2. Inductive reasoning (conveyor with quality control): Begin with specific observations or premises (raw materials) and use logical principles (conveyor stages) to infer a general conclusion or concept (finished product). The conclusion is subject to verification (quality control) based on further observations.

3. Abductive reasoning (conveyor with multiple outputs): Start with an observation or set of premises (raw materials) and seek the most likely explanation or conclusion (one of several possible finished products) that accounts for the given information. The conveyor system may have multiple paths leading to different conclusions.

4. Analogical reasoning (conveyor with parallel lines): Identify similarities between concepts or premises in one domain (raw materials on one conveyor line) and apply the same logical principles (conveyor stages) to another domain (parallel conveyor line) to reach a conclusion (finished product).

5. Causal reasoning (conveyor with cause-effect stages): Examine premises or observations (raw materials) to determine cause-and-effect relationships (conveyor stages linked by causality) and draw conclusions about the causal factors (finished product).

Terms

• Logic - the study of correct reasoning, focusing on the principles and criteria for valid inferences and demonstrations.

• Mental model - a simplified, conceptual representation of a complex system or process that helps in understanding, reasoning, and decision-making.

• Statement - a declarative sentence that is either true or false, serving as a building block for logical arguments.

• Argument - a series of statements, called premises, that are used to support or justify a conclusion.

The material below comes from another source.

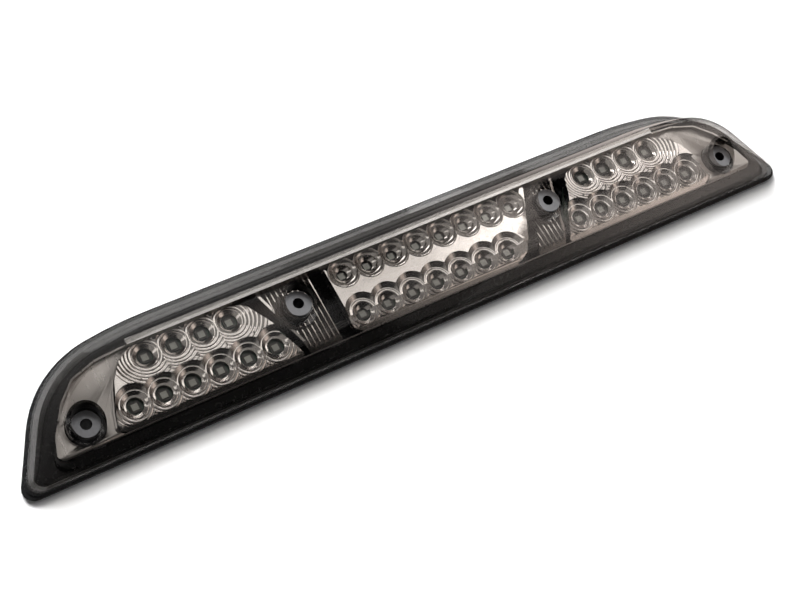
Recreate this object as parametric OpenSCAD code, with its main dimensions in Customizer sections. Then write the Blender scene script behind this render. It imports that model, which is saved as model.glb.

• Premise - a statement or proposition that forms the basis of an argument. Premises are assumed to be true for the sake of the argument. Example: "All dogs are mammals."

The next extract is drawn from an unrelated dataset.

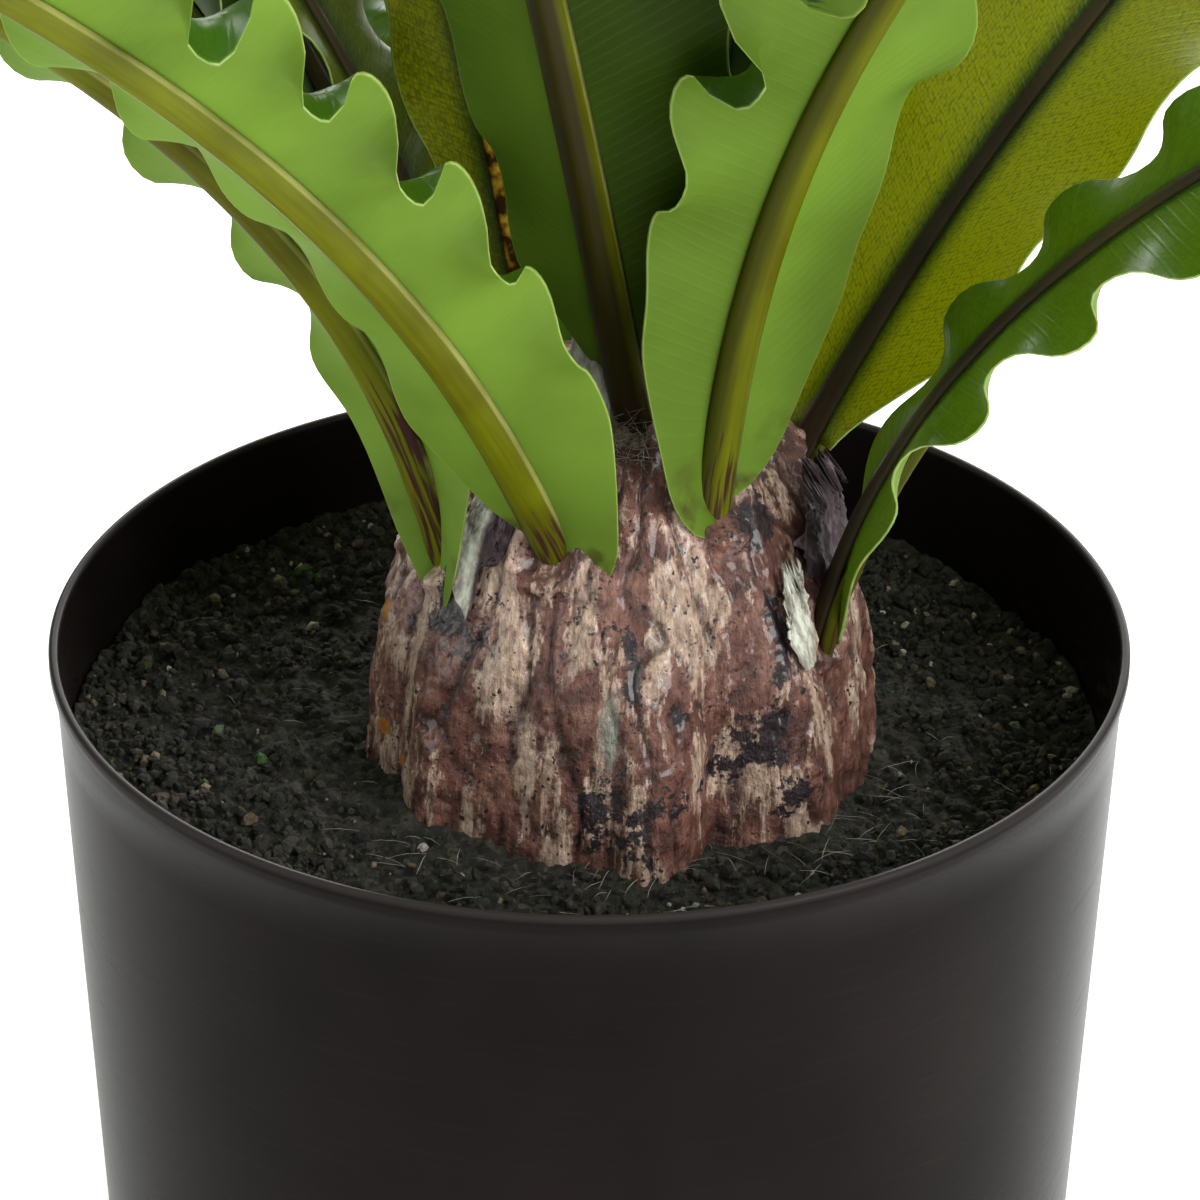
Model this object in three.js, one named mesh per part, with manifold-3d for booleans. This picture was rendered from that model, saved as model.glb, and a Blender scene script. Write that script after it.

• Conclusion - the final statement in an argument that follows logically from the premises. Example: "Therefore, Socrates is mortal."

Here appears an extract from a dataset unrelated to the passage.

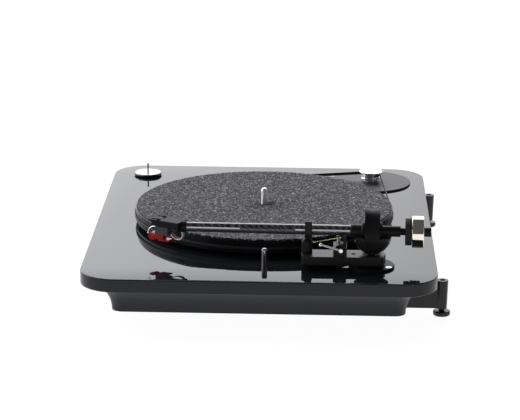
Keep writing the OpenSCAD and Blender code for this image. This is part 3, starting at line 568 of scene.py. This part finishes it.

• Inference rule - a logical principle or operation that allows the derivation of a conclusion from premises. Examples include modus ponens, modus tollens, and syllogism.

• Modus ponens - an inference rule that states if a conditional statement ("if P, then Q") is true, and the antecedent (P) is true, then the consequent (Q) must be true.

• Modus tollens - an inference rule that states if a conditional statement ("if P, then Q") is true, and the consequent (Q) is false, then the antecedent (P) must be false.

• Syllogism - a form of deductive reasoning that consists of a major premise, a minor premise, and a conclusion. Example: "All men are mortal. Socrates is a man. Therefore, Socrates is mortal."

• Validity - the property of an argument where the conclusion necessarily follows from the premises. If an argument is valid and its premises are true, the conclusion must be true.

An analogy

Logical reasoning is like a car assembly line. The premises and concepts are the raw materials, such as the chassis, engine, and wheels. The inference rules are the various stages of the assembly process, such as welding, painting, and quality control. Each stage modifies or combines the components according to specific rules. The conclusion is the final product - the assembled car. If the inputs (premises and concepts) are of good quality and the assembly process (inference rules) is followed correctly, the output (conclusion) will be a well-functioning vehicle.

Just as a defect in the raw materials or an error in the assembly process can result in a faulty car, flawed premises, concepts, or invalid reasoning can lead to a false or unsound conclusion.

A main misconception

A common misconception is that a logically valid argument always yields a true conclusion. However, validity only ensures that the conclusion follows necessarily from the premises. If one or more premises are false, the conclusion can be false even in a valid argument.

For example, consider the valid argument: "All cats are reptiles. All reptiles are cold-blooded. Therefore, all cats are cold-blooded." Although the reasoning is valid, the conclusion is false because the premise "All cats are reptiles" is false. This misconception highlights the importance of verifying the truth of the premises in addition to the validity of the reasoning.

Cases how to use it right now

1. When reading an opinion piece, identify the author's main assertions (premises) and trace how they logically lead to the conclusion. Evaluate the reasoning for validity and the premises for truth.

2. When making a case for a project proposal, start with the desired outcome (conclusion) and work backwards to determine what evidence (premises) and reasoning (inference rules) you need to support it.

3. In a debate, listen carefully to your opponent's argument and break it down into premises and conclusion. Look for flaws in their reasoning or false premises to counter their position.

4. When teaching a complex concept, present the information as a series of logical steps, each building on the previous one, to help students follow the reasoning and arrive at the intended understanding.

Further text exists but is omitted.